At Lincoln’s Inn Fields, the Dutch Skipper – first given on 6 January 1715 by Delagarde and Miss Russell – was far and away the most popular entr’acte dance, advertised twenty times by the end of the season. It was followed by a solo Scaramouch, performed on 5 February 1715 ‘by a Gentleman for his Diversion’ who gave it seven times during the season. John Thurmond Junior also danced a solo Scaramouch from 16 May 1715, when he was billed as ‘lately arrived from Ireland’. Scaramouch was already a familiar dancing character in London. John Thurmond Junior had been billed dancing the role ‘as it was performed by the famous Monsieur du Brill from the Opera at Brussels’ back in 1711. This print shows Pierre Dubreuil as Scaramouch about that time and suggests the acrobatic skills that Thurmond Junior may have emulated.

There were six entr’acte dances involving Scaramouch this season, with Lincoln’s Inn Fields leading the way and Drury Lane trying to catch up. At Lincoln’s Inn Fields, there was also an Italian Night Scene between Harlequin, Scaramouch and Punch (31 March 1715) and Scaramouches (18 April 1715, apparently a group dance although no dancers were named). Drury Lane replied with a Scaramouch and Harlequin (31 May 1715), a Tub Dance between a Cooper, his Wife, his Man, Scaramouch and Harlequin (2 June 1715) and Four Scaramouches (also 2 June 1715). In these dances, Harlequin would have been performed by one of the male dancers in the company. The four Scaramouches were probably danced by Prince, Wade, Sandham and Newhouse, who were listed in the bill (they also shared between them the male roles in the Tub Dance).

Delagarde and Miss Russell have a good claim to be the leading dancers at Lincoln’s Inn Fields this season, not only because of the number of their appearances (he was billed 65 times and she on 82 occasions) but also for their repertoire.
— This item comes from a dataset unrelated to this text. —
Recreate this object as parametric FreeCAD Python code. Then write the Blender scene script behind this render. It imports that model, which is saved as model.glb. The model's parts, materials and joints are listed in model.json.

As well as the Dutch Skipper, they performed a Spanish Entry, a Swedish Dance, a Venetian Dance and, most notably, The Friendship a new dance by Mr Isaac (who had been Queen Anne’s dancing master) which was also published in notation. The last of these may have been given before George I when he made his only visit of the season to Lincoln’s Inn Fields, on 10 March 1715 (he had visited Drury Lane on 5 January 1715). The new King was not proficient in English so limited his attendance at plays, preferring the Italian opera at the King’s Theatre. No serious dances were advertised at Drury Lane this season, whereas at Lincoln’s Inn Fields the Spanish Entry, an Entry and Mrs Bullock’s solo Chacone, given later in the season, can probably be assigned to the genre.

The 1714-1715 season should probably be seen as one of transition, at least so far as the dancing was concerned, as Drury Lane adjusted to the return of theatrical competition after enjoying several years of monopoly and Lincoln’s Inn Fields tried to gauge how it would deal with the dramatic superiority of its rival. Both theatres had to assess the impact of a new monarch and a new royal family on London’s theatrical life. In the following season of 1715-1716, they began to develop responses that would have a lasting effect on the entertainments of dancing to be seen on the London stage.